A study by Carmel Cefai, from the University of Malta’s Centre for Resilience and Socio-Emotional Health, which assessed the health and well-being of almost 3,000 children aged between eight and 13 years in selected State, Church and independent schools, paints a depressing picture of lack of exercise, general inactivity and obesity among Maltese children.

Shockingly, the study found that eight- and nine-year-old children lead the most sedentary lifestyle compared to children in 15 other countries. When not at school, Maltese children spent the most of their time doing homework or on the computer. They dedicated the least amount of time to sports or exercise.

Not surprisingly, Prof. Cefai concluded that such an inactive lifestyle was having a profound impact on their quality of life, both now as children and as future adults, increasing their risk of multiple health problems. Childhood obesity is a serious health issue associated with physical complications as well as psychological health problems, such as low self-esteem, anxiety and depression both in the short and long term.

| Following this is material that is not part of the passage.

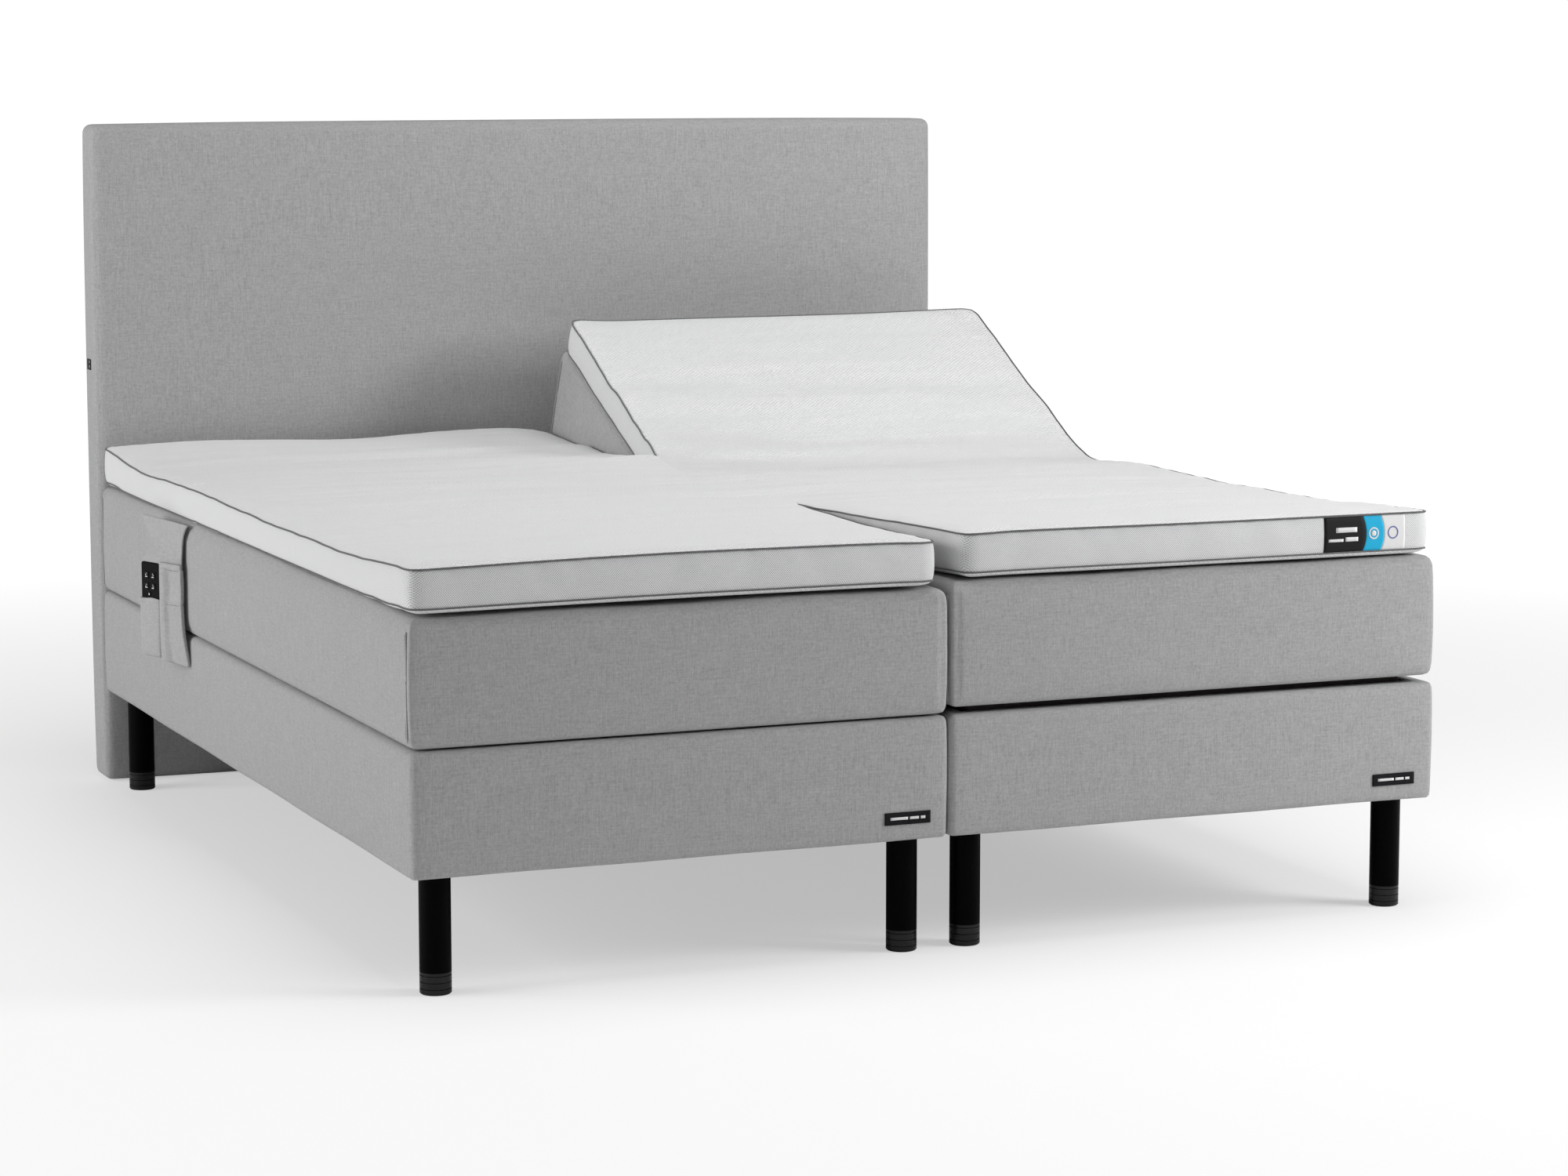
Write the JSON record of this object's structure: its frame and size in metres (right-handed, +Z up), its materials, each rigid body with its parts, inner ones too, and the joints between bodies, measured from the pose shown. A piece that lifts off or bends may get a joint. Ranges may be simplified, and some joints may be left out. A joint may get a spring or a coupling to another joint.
{
  "type": "adjustable bed",
  "caption": "Upholstered double adjustable bed: headboard, two box bases on round legs, jointed mattresses, one split topper, twin drives and a remote in a caddy.",
  "frame": {"origin": "on the floor, under the middle of the whole footprint, headboard included", "axes": "+X to the right seen from the foot end, +Y towards the headboard, +Z up"},
  "size_m": [1.9252, 2.126, 1.3],
  "materials": {
    "grey_weave": "matte",
    "caddy_weave": "matte",
    "white_knit": "matte",
    "softwood": "matte",
    "plywood": "satin",
    "nonwoven": "matte",
    "tag_weave": "matte",
    "black_lacquer": "satin",
    "black_plastic": "satin",
    "zinc_steel": "satin",
    "powder_coat": "satin",
    "drive_plastic": "matte",
    "motor_metal": "satin",
    "pusher_nylon": "satin",
    "socket_plastic": "satin",
    "remote_plastic": "satin",
    "key_rubber": "matte"
  },
  "bodies": {
    "root": {"control_box": "drive_plastic", "drive_motors": "motor_metal", "dust_covers": "nonwoven", "headboard_brackets": "powder_coat", "headboard_frame": "softwood", "headboard_upholstery": "grey_weave", "left_base_box": "softwood", "left_base_upholstery": "grey_weave", "left_drive_housing": "drive_plastic", "left_seat_deck": "plywood", "left_seat_frame": "powder_coat", "left_seat_pad": "grey_weave", "leg_feet": "black_plastic", "leg_studs": "zinc_steel", "legs": "black_lacquer", "right_base_box": "softwood", "right_base_upholstery": "grey_weave", "right_drive_housing": "drive_plastic", "right_seat_deck": "plywood", "right_seat_frame": "powder_coat", "right_seat_pad": "grey_weave", "topper_centre": "white_knit", "usb_sockets": "socket_plastic", "woven_tags": "tag_weave"},
    "left_back": {"left_back_frame": "powder_coat", "left_back_deck": "plywood", "left_back_pad": "grey_weave", "left_topper_head": "white_knit", "left_remote_caddy": "caddy_weave"},
    "left_foot": {"left_foot_frame": "powder_coat", "left_foot_deck": "plywood", "left_foot_pad": "grey_weave", "left_topper_foot": "white_knit"},
    "left_back_push": {"left_back_pusher": "pusher_nylon"},
    "left_foot_push": {"left_foot_pusher": "pusher_nylon"},
    "left_remote": {"left_remote_case": "remote_plastic"},
    "left_head_up": {"left_key_head_up": "key_rubber"},
    "left_foot_up": {"left_key_foot_up": "key_rubber"},
    "left_head_down": {"left_key_head_down": "key_rubber"},
    "left_foot_down": {"left_key_foot_down": "key_rubber"},
    "left_light": {"left_key_light": "key_rubber"},
    "right_back": {"right_back_frame": "powder_coat", "right_back_deck": "plywood", "right_back_pad": "grey_weave", "right_topper_head": "white_knit", "right_remote_caddy": "caddy_weave"},
    "right_foot": {"right_foot_frame": "powder_coat", "right_foot_deck": "plywood", "right_foot_pad": "grey_weave", "right_topper_foot": "white_knit"},
    "right_back_push": {"right_back_pusher": "pusher_nylon"},
    "right_foot_push": {"right_foot_pusher": "pusher_nylon"},
    "right_remote": {"right_remote_case": "remote_plastic"},
    "right_head_up": {"right_key_head_up": "key_rubber"},
    "right_foot_up": {"right_key_foot_up": "key_rubber"},
    "right_head_down": {"right_key_head_down": "key_rubber"},
    "right_foot_down": {"right_key_foot_down": "key_rubber"},
    "right_light": {"right_key_light": "key_rubber"}
  },
  "joints": [
    {"name": "left_back_raise", "type": "hinge", "parent": "root", "child": "left_back", "pos_m": [-0.45, 0.2605, 0.361], "axis": [1, 0, 0], "range_deg": [0, 60]},
    {"name": "left_foot_raise", "type": "hinge", "parent": "root", "child": "left_foot", "pos_m": [-0.45, -0.4205, 0.361], "axis": [-1, 0, 0], "range_deg": [0, 28]},
    {"name": "left_back_push_slide", "type": "slide", "parent": "root", "child": "left_back_push", "axis": [0, 1, 0], "range_m": [0, 0.0752]},
    {"name": "left_foot_push_slide", "type": "slide", "parent": "root", "child": "left_foot_push", "axis": [0, -1, 0], "range_m": [0, 0.03649]},
    {"name": "left_remote_lift", "type": "slide", "parent": "left_back", "child": "left_remote", "axis": [0, 0, 1], "range_m": [0, 0.11]},
    {"name": "left_press_head_up", "type": "slide", "parent": "left_remote", "child": "left_head_up", "axis": [0.9336, 0.3584, 0], "range_m": [0, 0.0008], "stiffness_N_per_m": 500, "springref_m": -0.0004},
    {"name": "left_press_foot_up", "type": "slide", "parent": "left_remote", "child": "left_foot_up", "axis": [0.9336, 0.3584, 0], "range_m": [0, 0.0008], "stiffness_N_per_m": 500, "springref_m": -0.0004},
    {"name": "left_press_head_down", "type": "slide", "parent": "left_remote", "child": "left_head_down", "axis": [0.9336, 0.3584, 0], "range_m": [0, 0.0008], "stiffness_N_per_m": 500, "springref_m": -0.0004},
    {"name": "left_press_foot_down", "type": "slide", "parent": "left_remote", "child": "left_foot_down", "axis": [0.9336, 0.3584, 0], "range_m": [0, 0.0008], "stiffness_N_per_m": 500, "springref_m": -0.0004},
    {"name": "left_press_light", "type": "slide", "parent": "left_remote", "child": "left_light", "axis": [0.9336, 0.3584, 0], "range_m": [0, 0.0008], "stiffness_N_per_m": 500, "springref_m": -0.0004},
    {"name": "right_back_raise", "type": "hinge", "parent": "root", "child": "right_back", "pos_m": [0.45, 0.2605, 0.361], "axis": [1, 0, 0], "range_deg": [-24, 36]},
    {"name": "right_foot_raise", "type": "hinge", "parent": "root", "child": "right_foot", "pos_m": [0.45, -0.4205, 0.361], "axis": [-1, 0, 0], "range_deg": [-0.8, 27.2]},
    {"name": "right_back_push_slide", "type": "slide", "parent": "root", "child": "right_back_push", "axis": [0, 1, 0], "range_m": [-0.0302, 0.0452]},
    {"name": "right_foot_push_slide", "type": "slide", "parent": "root", "child": "right_foot_push", "axis": [0, -1, 0], "range_m": [-0.00124, 0.03545]},
    {"name": "right_remote_lift", "type": "slide", "parent": "right_back", "child": "right_remote", "axis": [0, -0.4067, 0.9135], "range_m": [0, 0.11]},
    {"name": "right_press_head_up", "type": "slide", "parent": "right_remote", "child": "right_head_up", "axis": [-0.9336, 0.3274, 0.1458], "range_m": [0, 0.0008], "stiffness_N_per_m": 500, "springref_m": -0.0004},
    {"name": "right_press_foot_up", "type": "slide", "parent": "right_remote", "child": "right_foot_up", "axis": [-0.9336, 0.3274, 0.1458], "range_m": [0, 0.0008], "stiffness_N_per_m": 500, "springref_m": -0.0004},
    {"name": "right_press_head_down", "type": "slide", "parent": "right_remote", "child": "right_head_down", "axis": [-0.9336, 0.3274, 0.1458], "range_m": [0, 0.0008], "stiffness_N_per_m": 500, "springref_m": -0.0004},
    {"name": "right_press_foot_down", "type": "slide", "parent": "right_remote", "child": "right_foot_down", "axis": [-0.9336, 0.3274, 0.1458], "range_m": [0, 0.0008], "stiffness_N_per_m": 500, "springref_m": -0.0004},
    {"name": "right_press_light", "type": "slide", "parent": "right_remote", "child": "right_light", "axis": [-0.9336, 0.3274, 0.1458], "range_m": [0, 0.0008], "stiffness_N_per_m": 500, "springref_m": -0.0004}
  ],
  "couplings": [
    {"joint": "left_back_push_slide", "follows": "left_back_raise", "m_per_rad": 0.07162},
    {"joint": "left_foot_push_slide", "follows": "left_foot_raise", "m_per_rad": 0.074256},
    {"joint": "right_back_push_slide", "follows": "right_back_raise", "m_per_rad": 0.07162},
    {"joint": "right_foot_push_slide", "follows": "right_foot_raise", "m_per_rad": 0.074256}
  ]
}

About a third of the children who participated in the study expressed concern over the lack of availability of places where they could play and (contrary to what most people assume about safety in Malta), 20 per cent did not feel totally safe walking in their locality, especially girls and younger children. In the survey and focus groups that followed, worry was expressed about safety issues as a result of crime, heavy traffic and the presence of strangers.

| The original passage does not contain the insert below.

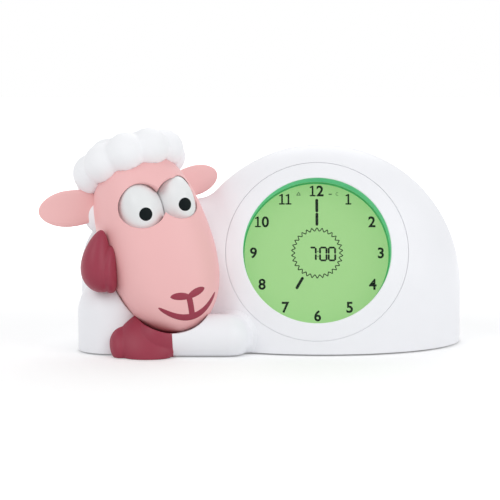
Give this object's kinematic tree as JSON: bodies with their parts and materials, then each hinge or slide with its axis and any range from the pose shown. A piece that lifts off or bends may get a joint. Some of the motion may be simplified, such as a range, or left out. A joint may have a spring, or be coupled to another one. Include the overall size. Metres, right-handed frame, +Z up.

When compared to the same age groups in other countries, Maltese eight-year-olds, in particular, were among the least satisfied with the area they lived or played in and whom they met. High-density population, encroaching urbanisation and shrinking countryside, as well as heavy traffic, were seen as some of the key factors affecting children’s quality of life and their ability to play, socialise and spend their leisure time in a relaxed environment.

In effect, Prof. Cefai’s report makes a plea for the Maltese to incorporate healthy living into their everyday lives from an early age. The statistics show that when it comes to healthy lifestyles and physical exercise, the Maltese are one of the most obese, lazy and car-dependent nations. If nothing is done by the authorities to encourage a healthy physical lifestyle on a nationwide basis, this will cast a long shadow over Malta’s future health.

There seems little appreciation of the importance and economic benefits of maintaining good health by appropriate preventive lifestyle measures aimed at reducing non-communicable diseases such as heart disease, obesity, type 2 diabetes and dementia. As the report highlights, a life-long healthy lifestyle starting in childhood reduces the likelihood of the aged becoming a future burden on society. Appropriate lifestyle changes from childhood could reduce the incidence and costs of ill-health in a range of diseases.

The report underlines that exercise is the thread that unites most preventive measures. It is hailed as a “miracle cure” and “best buy treatment” and increasingly recognised as the pivotal factor in reducing non-communicable diseases.

The introduction of appropriate lifestyle changes, including dietary modifications to control obesity, could save Malta’s health service millions of euros annually and, most importantly, enhance the longevity and quality of life of generations now growing up.